++++ Source records ++++
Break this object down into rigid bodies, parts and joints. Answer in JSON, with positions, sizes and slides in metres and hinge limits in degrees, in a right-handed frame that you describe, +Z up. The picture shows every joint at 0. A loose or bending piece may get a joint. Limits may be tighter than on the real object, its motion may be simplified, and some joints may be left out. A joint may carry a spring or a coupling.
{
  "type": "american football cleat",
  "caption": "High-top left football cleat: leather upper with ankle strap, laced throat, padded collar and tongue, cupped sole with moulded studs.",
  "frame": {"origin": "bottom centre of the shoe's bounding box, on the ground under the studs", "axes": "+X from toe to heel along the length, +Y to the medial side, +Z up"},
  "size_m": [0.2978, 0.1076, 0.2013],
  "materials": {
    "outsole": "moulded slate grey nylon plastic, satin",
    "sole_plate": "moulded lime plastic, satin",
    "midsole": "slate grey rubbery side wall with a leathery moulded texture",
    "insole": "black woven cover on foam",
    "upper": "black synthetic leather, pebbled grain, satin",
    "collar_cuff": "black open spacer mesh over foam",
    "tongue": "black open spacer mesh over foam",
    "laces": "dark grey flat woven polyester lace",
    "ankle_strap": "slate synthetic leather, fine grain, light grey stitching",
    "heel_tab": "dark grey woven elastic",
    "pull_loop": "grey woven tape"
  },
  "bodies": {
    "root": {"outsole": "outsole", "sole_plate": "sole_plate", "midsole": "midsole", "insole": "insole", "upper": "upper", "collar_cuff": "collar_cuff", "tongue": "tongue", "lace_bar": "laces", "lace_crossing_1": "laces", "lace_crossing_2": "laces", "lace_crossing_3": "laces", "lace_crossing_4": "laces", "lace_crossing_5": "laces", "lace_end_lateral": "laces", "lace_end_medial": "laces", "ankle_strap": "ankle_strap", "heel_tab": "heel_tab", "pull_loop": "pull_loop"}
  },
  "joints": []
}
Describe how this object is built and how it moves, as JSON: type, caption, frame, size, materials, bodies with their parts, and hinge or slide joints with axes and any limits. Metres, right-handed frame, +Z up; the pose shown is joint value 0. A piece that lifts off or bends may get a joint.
++++
__Exercise aim__: Copy out the material word for word and line for line.

__Written answer__:
Break this object down into rigid bodies, parts and joints. Answer in JSON, with positions, sizes and slides in metres and hinge limits in degrees, in a right-handed frame that you describe, +Z up. The picture shows every joint at 0. A loose or bending piece may get a joint. Limits may be tighter than on the real object, its motion may be simplified, and some joints may be left out. A joint may carry a spring or a coupling.
{
  "type": "american football cleat",
  "caption": "High-top left football cleat: leather upper with ankle strap, laced throat, padded collar and tongue, cupped sole with moulded studs.",
  "frame": {"origin": "bottom centre of the shoe's bounding box, on the ground under the studs", "axes": "+X from toe to heel along the length, +Y to the medial side, +Z up"},
  "size_m": [0.2978, 0.1076, 0.2013],
  "materials": {
    "outsole": "moulded slate grey nylon plastic, satin",
    "sole_plate": "moulded lime plastic, satin",
    "midsole": "slate grey rubbery side wall with a leathery moulded texture",
    "insole": "black woven cover on foam",
    "upper": "black synthetic leather, pebbled grain, satin",
    "collar_cuff": "black open spacer mesh over foam",
    "tongue": "black open spacer mesh over foam",
    "laces": "dark grey flat woven polyester lace",
    "ankle_strap": "slate synthetic leather, fine grain, light grey stitching",
    "heel_tab": "dark grey woven elastic",
    "pull_loop": "grey woven tape"
  },
  "bodies": {
    "root": {"outsole": "outsole", "sole_plate": "sole_plate", "midsole": "midsole", "insole": "insole", "upper": "upper", "collar_cuff": "collar_cuff", "tongue": "tongue", "lace_bar": "laces", "lace_crossing_1": "laces", "lace_crossing_2": "laces", "lace_crossing_3": "laces", "lace_crossing_4": "laces", "lace_crossing_5": "laces", "lace_end_lateral": "laces", "lace_end_medial": "laces", "ankle_strap": "ankle_strap", "heel_tab": "heel_tab", "pull_loop": "pull_loop"}
  },
  "joints": []
}
Describe how this object is built and how it moves, as JSON: type, caption, frame, size, materials, bodies with their parts, and hinge or slide joints with axes and any limits. Metres, right-handed frame, +Z up; the pose shown is joint value 0. A piece that lifts off or bends may get a joint.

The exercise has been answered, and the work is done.